Working Woman from Israel
Michal Aviad’s Working Woman from Israel concerns sexual harassment on the job. Obviously, this is a highly charged and contentious issue, and a great deal of rubbish has been produced on the subject, but this film has a certain ring of authenticity.
Orna (Liron Ben Shlush) has started a new career, working for a “charismatic” real estate developer, Benny (Menashe Noy), a former Israeli army commander. As she works her way into the job, making mistakes and also scoring considerable successes, her employer begins to express a personal attraction and interest. Orna is in a weak position: her husband has just opened a small restaurant, which is having difficulties, and the couple is dependent on her income. They also have a young child.
Benny’s transgressions only mount, especially after he renders Orna’s husband a favor. The latter resents it, “Keep him out of my business.” One thing leads to another; a business trip to Paris leaves Orna particularly vulnerable. “You drive me crazy,” Benny tells her, and acts on that sentiment.

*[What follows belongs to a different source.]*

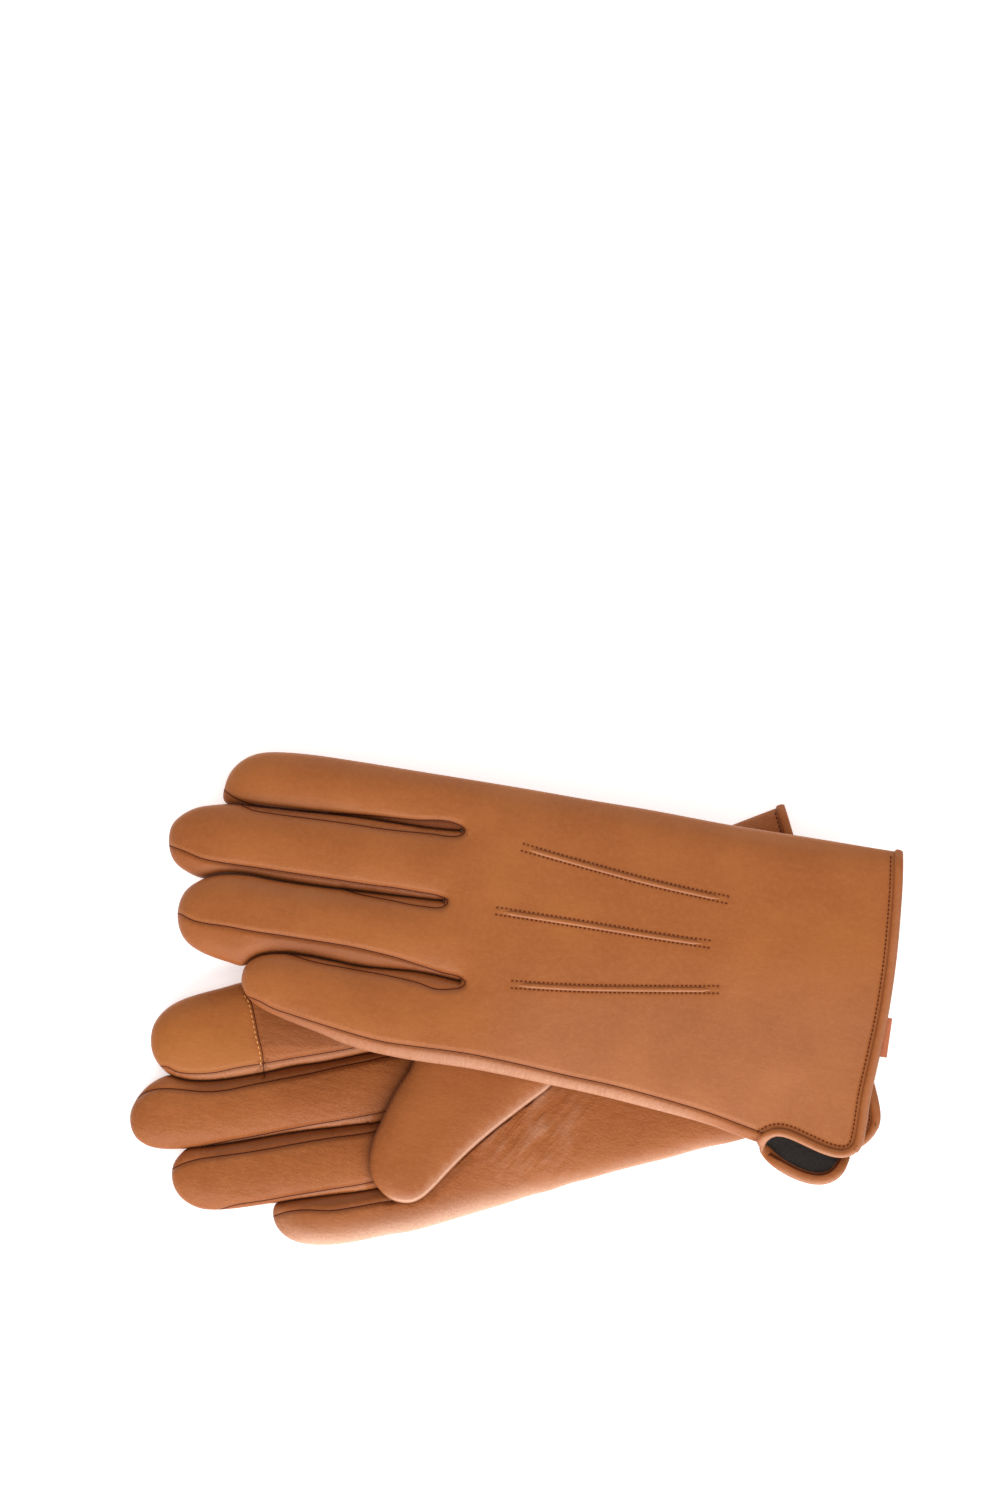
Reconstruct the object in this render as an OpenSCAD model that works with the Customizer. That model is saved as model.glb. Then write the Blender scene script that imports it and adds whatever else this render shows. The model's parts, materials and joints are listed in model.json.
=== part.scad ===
// A pair of lined leather touchscreen gloves, lying one across the other.
// The right glove lies palm up on the table. The left glove lies back up on top of it.
// Each glove is modelled in its own hand frame, with the palm at z = 0 and the back at
// z = hand_h. The cuff hem is at x = 0 and the fingers point to -X, index side to +Y.
// Plan points are written as [distance from the hem, distance across towards the index side].

/* [Glove size] */
// Length from the cuff hem to the middle fingertip
glove_l = 241; // [225:1:255]
// Thickness of a lined glove lying flat
hand_h = 11; // [10.6:0.1:11.4]
// Thickness of the folded thumb
thumb_h = 8; // [7.6:0.1:8]

/* [Materials] */
// Thickness of the leather
leather = 0.9; // [0.7:0.1:1]
// Thickness of the knitted lining
lining = 0.9; // [0.7:0.1:0.9]
// Width of the binding round the cuff
bind_w = 3; // [2.5:0.5:4]

/* [Details] */
// Length of the slit in the cuff, on the little-finger side
vent_l = 30; // [28:1:31]
// How far the points stand proud of the left glove's back
point_h = 0.7; // [0.3:0.1:1]
// Width of each point
point_w = 1.5; // [1:0.1:2]
// Length of the conductive leather on the left index fingertip
pad_l = 33; // [24:1:40]
// Length of the loop label outside the hem
tag_out = 4; // [3:0.5:5]

/* [Hidden] */
$fn = 48;

k = glove_l / 241;                // every plan dimension follows the glove's length
skin = leather + lining;
big = 400;
thumb_gap = 0.3;                  // between the folded thumb and its palm
stack_gap = 1.7;                  // room for the little finger to sag over the right thumb
left_z = hand_h + thumb_gap + thumb_h + stack_gap;

// Each finger: base centre, tip, width at the base, width at the tip, length past its hinge.
LEFT_FINGERS = [
    [[130, 44.4], [225, 44.3], 16.0, 17.4, 78],
    [[130, 24.2], [241, 22.9], 23.3, 23.6, 92],
    [[130, 0.3], [234, -1.3], 23.2, 23.4, 85],
    [[120, -28.1], [210, -24.4], 31.4, 21.8, 69],
];
RIGHT_FINGERS = [
    [[130, 24.8], [224, 38.7], 28.8, 27.6, 28],
    [[130, -1.2], [238.2, 14.3], 21.2, 21.4, 81],
    [[130, -21.5], [230.9, -9.4], 17.2, 21.0, 65],
    [[124, -39.8], [204, -33.4], 17.2, 19.4, 35],
];
DROOP = [13, 11, 9, 5.5];         // the left fingers sag over the right glove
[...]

Working Woman is not earth-shaking, but at least it does not descend into a puddle of self-pity and self-absorption. The director, Michal Aviad, who has spent much of her career making documentaries, explains that “the story I’m trying to tell is about the [type of] woman who is not going public. She’s not doing what the heroines of #MeToo were doing [because] she has much more to lose because of her class and the fact that she’s not famous.”
Aviad also told interviewer Stephen Saito that “I live in a society, as I’m sure you do, where women have to work full-time in order to survive. Just one salary is not enough. And in Israel under the current government, the gap between the rich and the poor has widened over the years, very similar to America, because it’s the same economic policy. The rich get richer and richer and the middle class is collapsing into lower middle class and the lower middle class collapses into the poor.”
That being the case, why does Aviad not direct attention to that most burning of issues? “Thereby hangs a tale,” as a Fool once observed.